Of course, all of this experimentation is going to come home. I plan to wire my house for low voltage LED lighting with motion controllers that will turn the lights on where you need them and dim them where you don’t. I don’t think I’ll be using these high powered LED arrays in the house. Maybe I’ll use one or two in the kitchen. I envision a more distributed lighting arrangement with many smaller LED lights installed all over the ceiling for very even lighting. No matter how I do it, I can expect to use less than 1/2 the energy that my compact florescent bulbs use, and I’ll never have to replace another bulb. Furthermore, I like the idea of using 24VDC for the lighting because my solar panels produce DC power.
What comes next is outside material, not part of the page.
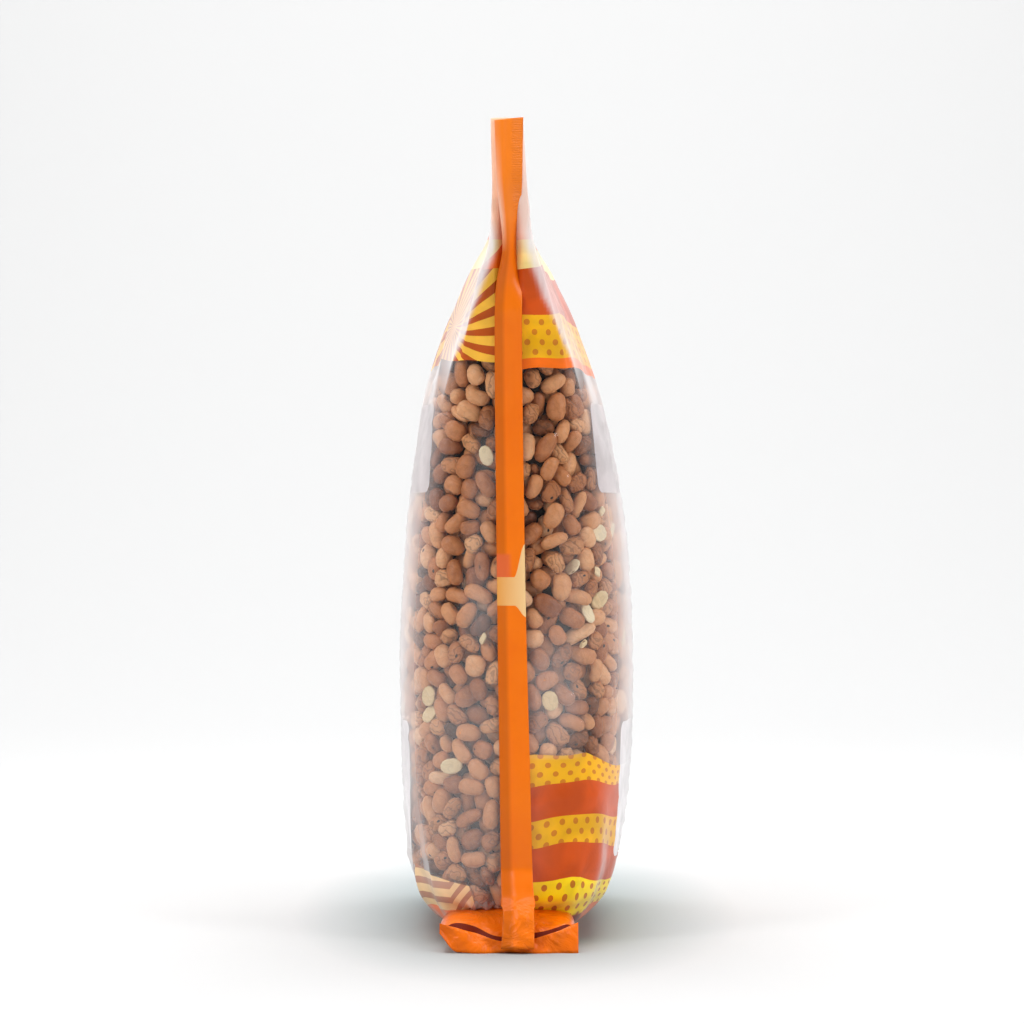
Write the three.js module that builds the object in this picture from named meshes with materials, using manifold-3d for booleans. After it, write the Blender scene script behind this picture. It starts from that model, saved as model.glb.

By eliminating the conversion to 120VAC, I’ll get another efficiency boost. I can easily illuminate my entire house, using LED lights and power from my photovoltaics (solar electric panels).

* If you decide to purchase one or more of these LED arrays, be sure to purchase as many LED array holders (Digikey part# WM4556-ND) with them, because they are nearly impossible to wire without the holder. With the holder, they are a breeze to wire. The holder is manufactured by Molex, Inc. and the Molex part number is 1801500000. The LED arrays can be powered directly from a 12V battery with no current limiting resistor, but they will draw only around 0.6 amps at 12.5V. They still put out a lot of light at 0.6 amps, and it may be worth operating them like that, just for the pure simplicity of wiring. There are many variations of these arrays with different color temperatures, different power ratings and various forward voltage drops. If you want to go with 12V power, you might try something with a forward voltage drop of 12.5V or 12V. Be careful, though. It’s pretty easy to fry an LED if you let too much current flow through them.